◆ **Exercise**
Pull every "Keep" line out of the data below.
___ Extracted records
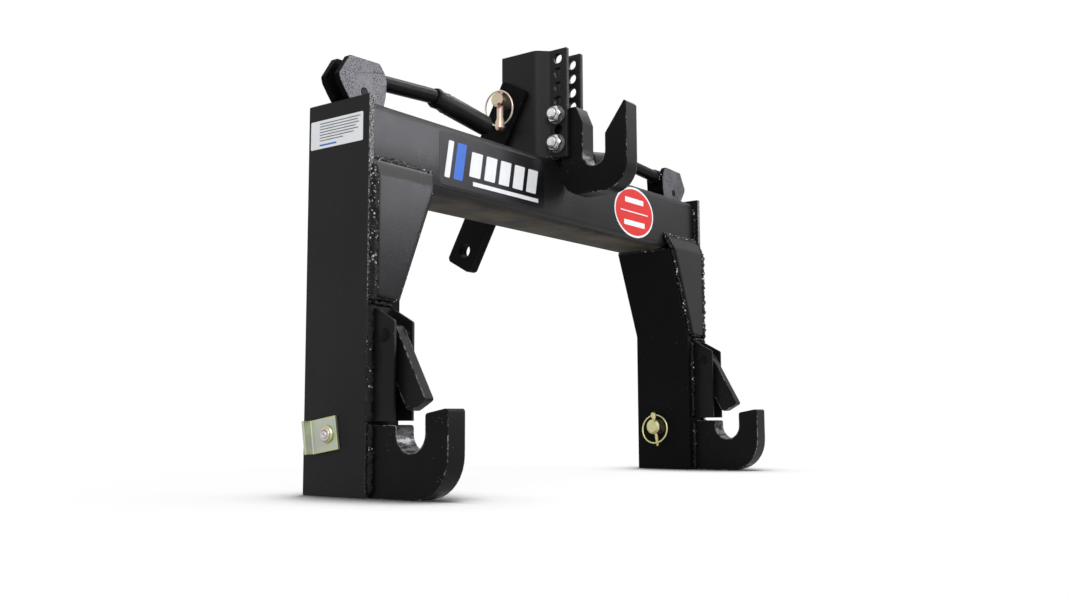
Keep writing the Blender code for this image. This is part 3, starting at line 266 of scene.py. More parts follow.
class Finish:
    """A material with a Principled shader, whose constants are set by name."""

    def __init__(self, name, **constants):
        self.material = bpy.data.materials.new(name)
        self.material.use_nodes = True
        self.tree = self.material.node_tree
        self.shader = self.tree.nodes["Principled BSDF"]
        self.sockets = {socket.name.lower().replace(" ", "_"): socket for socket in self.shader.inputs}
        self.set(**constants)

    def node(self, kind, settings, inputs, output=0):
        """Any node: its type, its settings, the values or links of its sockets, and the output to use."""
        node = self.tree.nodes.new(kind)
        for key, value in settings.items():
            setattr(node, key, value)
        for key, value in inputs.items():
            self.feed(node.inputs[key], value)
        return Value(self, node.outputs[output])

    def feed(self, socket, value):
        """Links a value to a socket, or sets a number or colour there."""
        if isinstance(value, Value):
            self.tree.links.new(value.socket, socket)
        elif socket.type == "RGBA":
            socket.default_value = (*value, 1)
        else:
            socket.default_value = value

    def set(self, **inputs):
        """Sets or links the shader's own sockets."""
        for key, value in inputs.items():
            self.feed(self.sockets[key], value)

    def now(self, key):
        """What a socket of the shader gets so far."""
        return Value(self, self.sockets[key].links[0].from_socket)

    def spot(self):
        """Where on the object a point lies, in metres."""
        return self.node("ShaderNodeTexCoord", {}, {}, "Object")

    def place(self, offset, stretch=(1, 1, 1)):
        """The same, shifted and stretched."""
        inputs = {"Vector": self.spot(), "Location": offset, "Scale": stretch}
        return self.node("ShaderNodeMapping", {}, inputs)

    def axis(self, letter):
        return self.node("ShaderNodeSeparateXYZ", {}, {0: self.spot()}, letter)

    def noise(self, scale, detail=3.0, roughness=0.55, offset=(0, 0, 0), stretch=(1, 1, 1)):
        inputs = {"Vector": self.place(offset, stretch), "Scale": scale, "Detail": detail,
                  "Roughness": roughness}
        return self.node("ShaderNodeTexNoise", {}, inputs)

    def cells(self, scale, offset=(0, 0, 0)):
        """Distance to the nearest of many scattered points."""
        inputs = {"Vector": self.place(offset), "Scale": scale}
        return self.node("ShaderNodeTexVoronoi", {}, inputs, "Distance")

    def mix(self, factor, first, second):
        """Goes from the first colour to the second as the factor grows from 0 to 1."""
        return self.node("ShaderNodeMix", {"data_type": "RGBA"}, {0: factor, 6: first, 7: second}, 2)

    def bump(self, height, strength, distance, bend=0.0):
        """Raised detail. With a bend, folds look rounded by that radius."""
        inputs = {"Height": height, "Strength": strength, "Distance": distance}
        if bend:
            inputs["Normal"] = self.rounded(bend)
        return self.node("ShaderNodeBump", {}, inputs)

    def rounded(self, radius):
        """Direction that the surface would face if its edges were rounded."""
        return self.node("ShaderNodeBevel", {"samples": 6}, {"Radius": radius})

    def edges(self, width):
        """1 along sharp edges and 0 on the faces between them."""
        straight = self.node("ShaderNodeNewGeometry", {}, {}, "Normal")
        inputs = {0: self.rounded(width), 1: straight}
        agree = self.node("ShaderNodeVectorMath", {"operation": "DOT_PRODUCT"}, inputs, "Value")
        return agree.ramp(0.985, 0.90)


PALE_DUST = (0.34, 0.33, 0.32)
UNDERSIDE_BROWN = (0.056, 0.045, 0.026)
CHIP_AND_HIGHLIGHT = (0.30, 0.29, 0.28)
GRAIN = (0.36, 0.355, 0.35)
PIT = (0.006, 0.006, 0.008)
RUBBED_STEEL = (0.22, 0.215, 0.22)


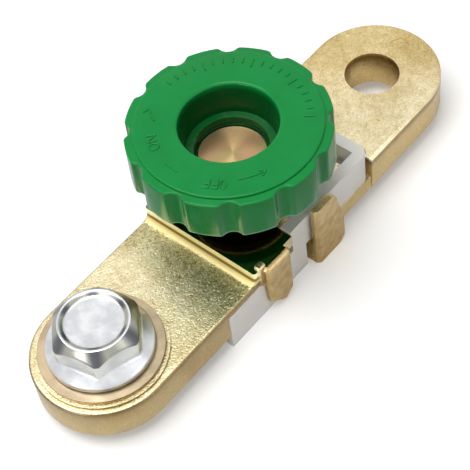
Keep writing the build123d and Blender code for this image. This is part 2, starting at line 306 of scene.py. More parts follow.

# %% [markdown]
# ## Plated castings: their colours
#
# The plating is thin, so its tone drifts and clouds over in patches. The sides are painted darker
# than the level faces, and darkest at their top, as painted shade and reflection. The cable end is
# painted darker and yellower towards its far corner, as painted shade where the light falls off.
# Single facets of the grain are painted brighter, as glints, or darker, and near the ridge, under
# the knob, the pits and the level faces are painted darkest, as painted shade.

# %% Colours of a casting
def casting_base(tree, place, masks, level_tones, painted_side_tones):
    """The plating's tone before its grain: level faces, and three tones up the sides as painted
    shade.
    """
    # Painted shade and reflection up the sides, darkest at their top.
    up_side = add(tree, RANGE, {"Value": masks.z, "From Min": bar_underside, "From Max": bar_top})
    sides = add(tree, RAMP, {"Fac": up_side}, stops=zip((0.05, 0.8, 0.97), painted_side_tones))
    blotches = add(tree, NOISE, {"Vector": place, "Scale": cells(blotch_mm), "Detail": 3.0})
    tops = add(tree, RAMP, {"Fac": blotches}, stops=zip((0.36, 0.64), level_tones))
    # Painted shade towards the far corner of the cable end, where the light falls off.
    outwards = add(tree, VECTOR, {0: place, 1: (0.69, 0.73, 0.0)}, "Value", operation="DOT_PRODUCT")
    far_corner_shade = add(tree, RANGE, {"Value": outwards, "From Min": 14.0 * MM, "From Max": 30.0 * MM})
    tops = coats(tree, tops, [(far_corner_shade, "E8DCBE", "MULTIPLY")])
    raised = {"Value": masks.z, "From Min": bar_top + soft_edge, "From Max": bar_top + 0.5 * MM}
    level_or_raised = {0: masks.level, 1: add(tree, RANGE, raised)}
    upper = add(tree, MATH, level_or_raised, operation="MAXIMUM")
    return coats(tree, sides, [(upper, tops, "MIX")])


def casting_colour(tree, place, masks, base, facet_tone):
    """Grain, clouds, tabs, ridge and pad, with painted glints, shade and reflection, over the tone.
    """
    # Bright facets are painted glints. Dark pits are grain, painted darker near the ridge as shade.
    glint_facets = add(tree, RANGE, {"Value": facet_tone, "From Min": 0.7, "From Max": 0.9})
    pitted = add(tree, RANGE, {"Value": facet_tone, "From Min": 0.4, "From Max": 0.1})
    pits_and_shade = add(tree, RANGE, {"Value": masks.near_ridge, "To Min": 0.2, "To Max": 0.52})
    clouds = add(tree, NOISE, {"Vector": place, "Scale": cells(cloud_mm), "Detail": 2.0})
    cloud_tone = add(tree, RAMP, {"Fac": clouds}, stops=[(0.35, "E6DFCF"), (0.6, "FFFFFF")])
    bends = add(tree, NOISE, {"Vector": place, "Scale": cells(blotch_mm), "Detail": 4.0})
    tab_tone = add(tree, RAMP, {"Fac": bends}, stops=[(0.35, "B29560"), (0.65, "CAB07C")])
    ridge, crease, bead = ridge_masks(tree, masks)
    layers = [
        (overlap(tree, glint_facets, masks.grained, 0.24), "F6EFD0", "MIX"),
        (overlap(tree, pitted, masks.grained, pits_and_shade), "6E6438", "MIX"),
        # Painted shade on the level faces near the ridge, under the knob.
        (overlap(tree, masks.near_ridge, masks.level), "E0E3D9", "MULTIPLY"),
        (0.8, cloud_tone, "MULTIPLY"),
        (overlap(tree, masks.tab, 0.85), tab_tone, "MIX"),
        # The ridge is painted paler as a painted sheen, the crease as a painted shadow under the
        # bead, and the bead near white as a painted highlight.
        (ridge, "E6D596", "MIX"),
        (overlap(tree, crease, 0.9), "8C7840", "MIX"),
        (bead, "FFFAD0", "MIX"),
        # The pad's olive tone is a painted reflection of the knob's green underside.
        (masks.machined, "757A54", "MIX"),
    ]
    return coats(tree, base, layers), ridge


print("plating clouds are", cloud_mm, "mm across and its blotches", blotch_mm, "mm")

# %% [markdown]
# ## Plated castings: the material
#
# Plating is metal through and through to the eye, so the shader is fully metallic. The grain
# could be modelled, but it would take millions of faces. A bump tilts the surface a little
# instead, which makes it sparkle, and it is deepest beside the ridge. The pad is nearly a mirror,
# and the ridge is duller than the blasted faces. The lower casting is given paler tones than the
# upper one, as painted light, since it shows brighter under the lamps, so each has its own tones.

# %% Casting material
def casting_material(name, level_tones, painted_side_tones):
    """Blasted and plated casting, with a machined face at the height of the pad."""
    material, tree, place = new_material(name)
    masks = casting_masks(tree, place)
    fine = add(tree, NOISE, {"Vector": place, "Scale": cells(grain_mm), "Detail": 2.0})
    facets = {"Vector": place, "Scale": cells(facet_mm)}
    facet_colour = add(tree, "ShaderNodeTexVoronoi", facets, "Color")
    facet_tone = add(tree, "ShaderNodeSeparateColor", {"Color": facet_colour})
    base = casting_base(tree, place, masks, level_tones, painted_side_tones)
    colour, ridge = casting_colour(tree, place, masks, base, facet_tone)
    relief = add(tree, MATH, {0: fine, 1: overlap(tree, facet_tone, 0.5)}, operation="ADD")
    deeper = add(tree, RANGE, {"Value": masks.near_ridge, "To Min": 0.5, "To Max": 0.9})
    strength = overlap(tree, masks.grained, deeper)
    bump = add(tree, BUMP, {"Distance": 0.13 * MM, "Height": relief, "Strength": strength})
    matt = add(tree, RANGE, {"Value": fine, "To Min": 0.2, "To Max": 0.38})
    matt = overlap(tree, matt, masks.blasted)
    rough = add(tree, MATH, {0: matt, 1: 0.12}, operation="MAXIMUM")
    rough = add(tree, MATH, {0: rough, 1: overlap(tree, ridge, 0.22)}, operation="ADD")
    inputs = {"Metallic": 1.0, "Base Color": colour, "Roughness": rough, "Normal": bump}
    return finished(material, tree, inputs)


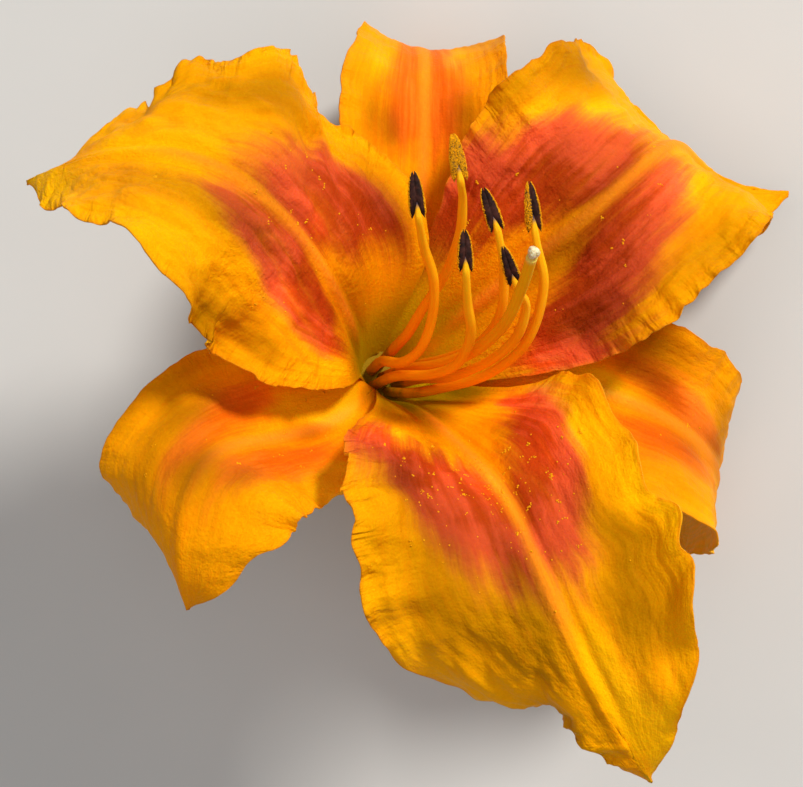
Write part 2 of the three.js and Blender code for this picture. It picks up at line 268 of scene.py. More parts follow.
______
◆ **Exercise response**
Keep writing the Blender code for this image. This is part 3, starting at line 266 of scene.py. More parts follow.
Keep writing the build123d and Blender code for this image. This is part 2, starting at line 306 of scene.py. More parts follow.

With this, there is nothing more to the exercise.